━━━ Data segment

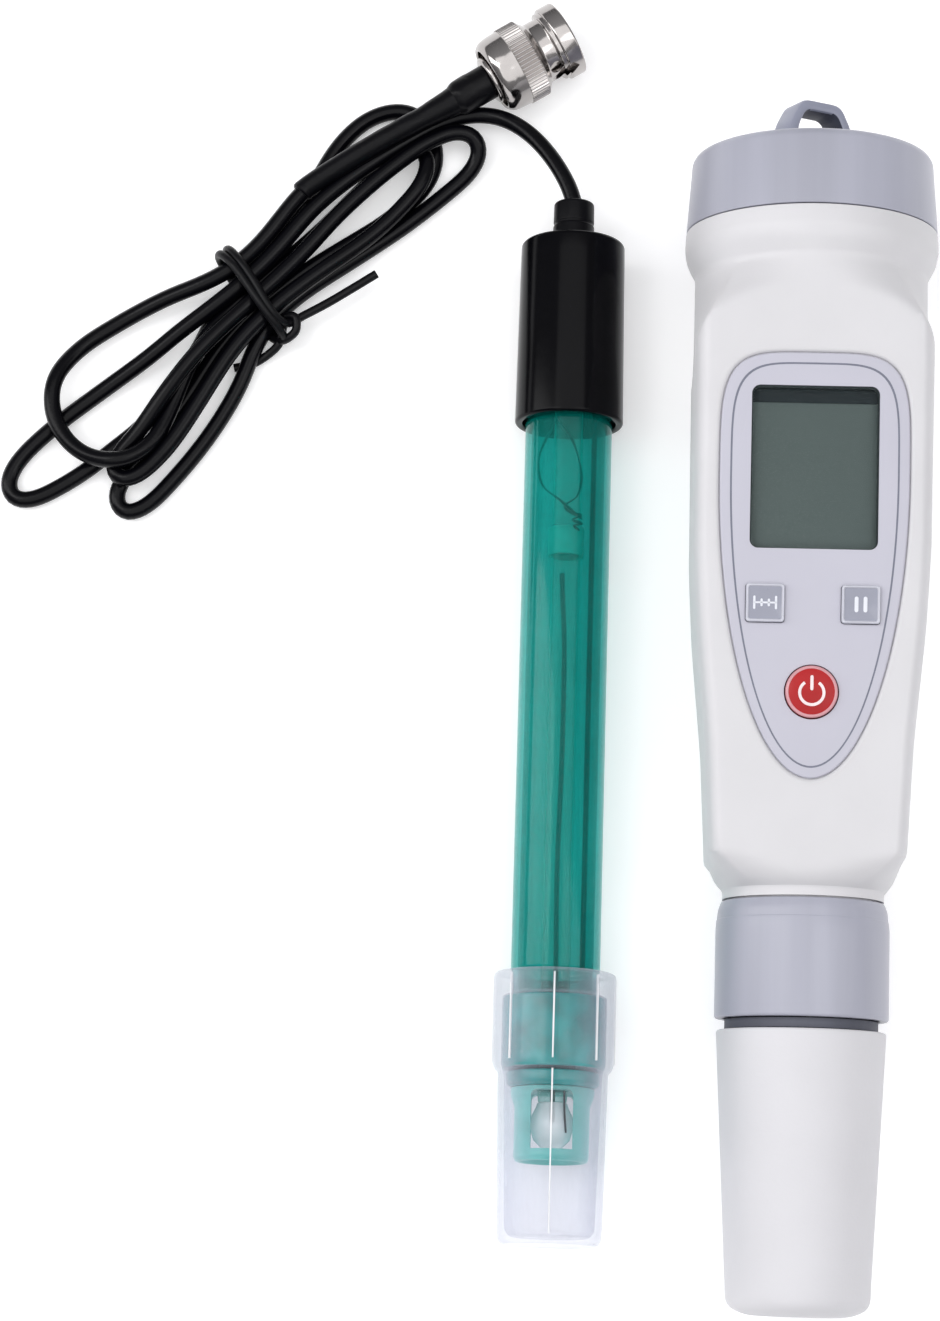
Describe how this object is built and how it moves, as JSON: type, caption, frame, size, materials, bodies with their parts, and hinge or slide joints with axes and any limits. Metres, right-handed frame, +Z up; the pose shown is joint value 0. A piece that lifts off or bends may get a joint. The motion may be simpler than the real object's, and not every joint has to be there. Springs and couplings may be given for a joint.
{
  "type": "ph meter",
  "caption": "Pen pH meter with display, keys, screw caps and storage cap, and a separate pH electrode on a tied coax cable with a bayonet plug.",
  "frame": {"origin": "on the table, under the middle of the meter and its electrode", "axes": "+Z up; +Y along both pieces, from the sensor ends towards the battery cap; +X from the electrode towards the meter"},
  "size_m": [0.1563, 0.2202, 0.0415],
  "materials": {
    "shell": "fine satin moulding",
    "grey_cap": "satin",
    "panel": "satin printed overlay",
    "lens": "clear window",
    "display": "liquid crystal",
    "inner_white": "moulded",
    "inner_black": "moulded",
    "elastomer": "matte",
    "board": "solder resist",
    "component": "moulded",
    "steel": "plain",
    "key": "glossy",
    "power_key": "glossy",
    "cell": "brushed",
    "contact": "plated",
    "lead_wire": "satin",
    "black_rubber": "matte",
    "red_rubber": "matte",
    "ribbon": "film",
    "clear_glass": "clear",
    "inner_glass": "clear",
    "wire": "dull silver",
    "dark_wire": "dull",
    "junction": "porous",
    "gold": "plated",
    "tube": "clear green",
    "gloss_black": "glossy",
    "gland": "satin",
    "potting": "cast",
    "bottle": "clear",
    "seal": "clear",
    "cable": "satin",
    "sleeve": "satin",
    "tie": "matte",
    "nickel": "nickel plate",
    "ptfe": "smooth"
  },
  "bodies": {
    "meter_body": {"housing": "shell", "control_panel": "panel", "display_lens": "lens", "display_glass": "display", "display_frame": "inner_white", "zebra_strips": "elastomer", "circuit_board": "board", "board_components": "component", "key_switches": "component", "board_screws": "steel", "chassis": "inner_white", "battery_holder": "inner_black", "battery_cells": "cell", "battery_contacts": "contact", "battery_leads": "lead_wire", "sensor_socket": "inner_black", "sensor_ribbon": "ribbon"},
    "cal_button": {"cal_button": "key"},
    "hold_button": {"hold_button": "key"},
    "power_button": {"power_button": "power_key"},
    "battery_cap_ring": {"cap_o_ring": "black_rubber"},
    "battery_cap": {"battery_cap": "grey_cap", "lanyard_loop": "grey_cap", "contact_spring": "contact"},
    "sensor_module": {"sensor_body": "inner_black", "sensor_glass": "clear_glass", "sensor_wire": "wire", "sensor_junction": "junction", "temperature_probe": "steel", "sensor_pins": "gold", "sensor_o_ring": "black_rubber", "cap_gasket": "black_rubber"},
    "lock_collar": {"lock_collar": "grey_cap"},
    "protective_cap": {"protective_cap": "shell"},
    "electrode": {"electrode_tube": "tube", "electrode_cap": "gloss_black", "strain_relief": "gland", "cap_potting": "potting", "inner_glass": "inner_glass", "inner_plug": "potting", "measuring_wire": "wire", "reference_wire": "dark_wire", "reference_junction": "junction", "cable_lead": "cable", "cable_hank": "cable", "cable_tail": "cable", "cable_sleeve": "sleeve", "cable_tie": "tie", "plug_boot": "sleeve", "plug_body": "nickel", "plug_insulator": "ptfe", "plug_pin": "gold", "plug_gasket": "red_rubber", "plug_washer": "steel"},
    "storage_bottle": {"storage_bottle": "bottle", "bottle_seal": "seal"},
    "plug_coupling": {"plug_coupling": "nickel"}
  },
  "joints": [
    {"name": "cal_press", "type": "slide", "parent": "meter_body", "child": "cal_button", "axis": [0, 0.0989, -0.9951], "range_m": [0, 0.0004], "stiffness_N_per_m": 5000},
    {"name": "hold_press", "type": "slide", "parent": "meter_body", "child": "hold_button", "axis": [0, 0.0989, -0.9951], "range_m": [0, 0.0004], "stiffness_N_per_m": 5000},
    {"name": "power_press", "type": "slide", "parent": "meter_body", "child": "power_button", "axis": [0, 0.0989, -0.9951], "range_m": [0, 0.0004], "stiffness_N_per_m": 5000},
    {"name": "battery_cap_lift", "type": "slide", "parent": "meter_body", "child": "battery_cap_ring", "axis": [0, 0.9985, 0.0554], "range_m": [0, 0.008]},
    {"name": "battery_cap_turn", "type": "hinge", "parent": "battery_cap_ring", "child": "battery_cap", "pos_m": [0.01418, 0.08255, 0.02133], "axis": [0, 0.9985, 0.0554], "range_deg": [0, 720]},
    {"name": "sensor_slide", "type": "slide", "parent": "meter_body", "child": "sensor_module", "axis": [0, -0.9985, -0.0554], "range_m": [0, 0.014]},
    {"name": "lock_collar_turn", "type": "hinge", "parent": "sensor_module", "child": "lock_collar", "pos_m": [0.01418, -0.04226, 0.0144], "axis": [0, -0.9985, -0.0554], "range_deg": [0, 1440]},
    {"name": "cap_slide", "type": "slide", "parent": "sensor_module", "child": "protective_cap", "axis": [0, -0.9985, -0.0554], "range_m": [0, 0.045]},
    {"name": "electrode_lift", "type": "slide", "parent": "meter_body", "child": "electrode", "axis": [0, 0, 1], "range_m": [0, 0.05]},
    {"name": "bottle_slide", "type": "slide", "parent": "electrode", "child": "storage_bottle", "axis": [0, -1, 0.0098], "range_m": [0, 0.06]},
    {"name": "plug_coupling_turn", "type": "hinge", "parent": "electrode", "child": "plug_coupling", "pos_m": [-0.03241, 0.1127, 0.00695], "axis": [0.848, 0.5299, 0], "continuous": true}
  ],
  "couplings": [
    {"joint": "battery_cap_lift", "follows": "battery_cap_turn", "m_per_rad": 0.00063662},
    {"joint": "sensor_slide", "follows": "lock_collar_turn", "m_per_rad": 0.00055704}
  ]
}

━━━━━━

Task goal:
Return the whole listing exactly, with every line included.

Reply to the task:
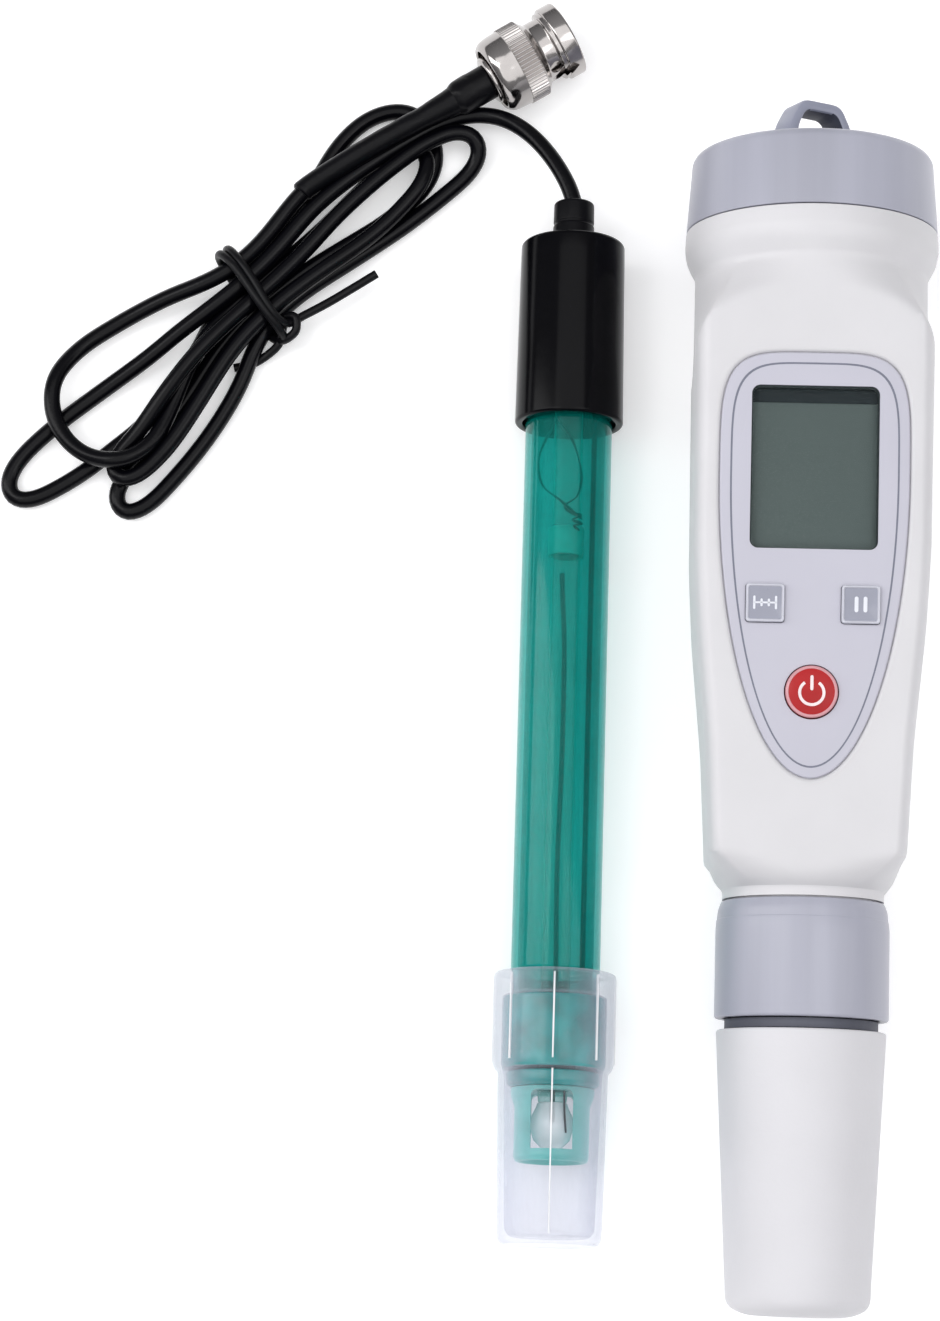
Describe how this object is built and how it moves, as JSON: type, caption, frame, size, materials, bodies with their parts, and hinge or slide joints with axes and any limits. Metres, right-handed frame, +Z up; the pose shown is joint value 0. A piece that lifts off or bends may get a joint. The motion may be simpler than the real object's, and not every joint has to be there. Springs and couplings may be given for a joint.
{
  "type": "ph meter",
  "caption": "Pen pH meter with display, keys, screw caps and storage cap, and a separate pH electrode on a tied coax cable with a bayonet plug.",
  "frame": {"origin": "on the table, under the middle of the meter and its electrode", "axes": "+Z up; +Y along both pieces, from the sensor ends towards the battery cap; +X from the electrode towards the meter"},
  "size_m": [0.1563, 0.2202, 0.0415],
  "materials": {
    "shell": "fine satin moulding",
    "grey_cap": "satin",
    "panel": "satin printed overlay",
    "lens": "clear window",
    "display": "liquid crystal",
    "inner_white": "moulded",
    "inner_black": "moulded",
    "elastomer": "matte",
    "board": "solder resist",
    "component": "moulded",
    "steel": "plain",
    "key": "glossy",
    "power_key": "glossy",
    "cell": "brushed",
    "contact": "plated",
    "lead_wire": "satin",
    "black_rubber": "matte",
    "red_rubber": "matte",
    "ribbon": "film",
    "clear_glass": "clear",
    "inner_glass": "clear",
    "wire": "dull silver",
    "dark_wire": "dull",
    "junction": "porous",
    "gold": "plated",
    "tube": "clear green",
    "gloss_black": "glossy",
    "gland": "satin",
    "potting": "cast",
    "bottle": "clear",
    "seal": "clear",
    "cable": "satin",
    "sleeve": "satin",
    "tie": "matte",
    "nickel": "nickel plate",
    "ptfe": "smooth"
  },
  "bodies": {
    "meter_body": {"housing": "shell", "control_panel": "panel", "display_lens": "lens", "display_glass": "display", "display_frame": "inner_white", "zebra_strips": "elastomer", "circuit_board": "board", "board_components": "component", "key_switches": "component", "board_screws": "steel", "chassis": "inner_white", "battery_holder": "inner_black", "battery_cells": "cell", "battery_contacts": "contact", "battery_leads": "lead_wire", "sensor_socket": "inner_black", "sensor_ribbon": "ribbon"},
    "cal_button": {"cal_button": "key"},
    "hold_button": {"hold_button": "key"},
    "power_button": {"power_button": "power_key"},
    "battery_cap_ring": {"cap_o_ring": "black_rubber"},
    "battery_cap": {"battery_cap": "grey_cap", "lanyard_loop": "grey_cap", "contact_spring": "contact"},
    "sensor_module": {"sensor_body": "inner_black", "sensor_glass": "clear_glass", "sensor_wire": "wire", "sensor_junction": "junction", "temperature_probe": "steel", "sensor_pins": "gold", "sensor_o_ring": "black_rubber", "cap_gasket": "black_rubber"},
    "lock_collar": {"lock_collar": "grey_cap"},
    "protective_cap": {"protective_cap": "shell"},
    "electrode": {"electrode_tube": "tube", "electrode_cap": "gloss_black", "strain_relief": "gland", "cap_potting": "potting", "inner_glass": "inner_glass", "inner_plug": "potting", "measuring_wire": "wire", "reference_wire": "dark_wire", "reference_junction": "junction", "cable_lead": "cable", "cable_hank": "cable", "cable_tail": "cable", "cable_sleeve": "sleeve", "cable_tie": "tie", "plug_boot": "sleeve", "plug_body": "nickel", "plug_insulator": "ptfe", "plug_pin": "gold", "plug_gasket": "red_rubber", "plug_washer": "steel"},
    "storage_bottle": {"storage_bottle": "bottle", "bottle_seal": "seal"},
    "plug_coupling": {"plug_coupling": "nickel"}
  },
  "joints": [
    {"name": "cal_press", "type": "slide", "parent": "meter_body", "child": "cal_button", "axis": [0, 0.0989, -0.9951], "range_m": [0, 0.0004], "stiffness_N_per_m": 5000},
    {"name": "hold_press", "type": "slide", "parent": "meter_body", "child": "hold_button", "axis": [0, 0.0989, -0.9951], "range_m": [0, 0.0004], "stiffness_N_per_m": 5000},
    {"name": "power_press", "type": "slide", "parent": "meter_body", "child": "power_button", "axis": [0, 0.0989, -0.9951], "range_m": [0, 0.0004], "stiffness_N_per_m": 5000},
    {"name": "battery_cap_lift", "type": "slide", "parent": "meter_body", "child": "battery_cap_ring", "axis": [0, 0.9985, 0.0554], "range_m": [0, 0.008]},
    {"name": "battery_cap_turn", "type": "hinge", "parent": "battery_cap_ring", "child": "battery_cap", "pos_m": [0.01418, 0.08255, 0.02133], "axis": [0, 0.9985, 0.0554], "range_deg": [0, 720]},
    {"name": "sensor_slide", "type": "slide", "parent": "meter_body", "child": "sensor_module", "axis": [0, -0.9985, -0.0554], "range_m": [0, 0.014]},
    {"name": "lock_collar_turn", "type": "hinge", "parent": "sensor_module", "child": "lock_collar", "pos_m": [0.01418, -0.04226, 0.0144], "axis": [0, -0.9985, -0.0554], "range_deg": [0, 1440]},
    {"name": "cap_slide", "type": "slide", "parent": "sensor_module", "child": "protective_cap", "axis": [0, -0.9985, -0.0554], "range_m": [0, 0.045]},
    {"name": "electrode_lift", "type": "slide", "parent": "meter_body", "child": "electrode", "axis": [0, 0, 1], "range_m": [0, 0.05]},
    {"name": "bottle_slide", "type": "slide", "parent": "electrode", "child": "storage_bottle", "axis": [0, -1, 0.0098], "range_m": [0, 0.06]},
    {"name": "plug_coupling_turn", "type": "hinge", "parent": "electrode", "child": "plug_coupling", "pos_m": [-0.03241, 0.1127, 0.00695], "axis": [0.848, 0.5299, 0], "continuous": true}
  ],
  "couplings": [
    {"joint": "battery_cap_lift", "follows": "battery_cap_turn", "m_per_rad": 0.00063662},
    {"joint": "sensor_slide", "follows": "lock_collar_turn", "m_per_rad": 0.00055704}
  ]
}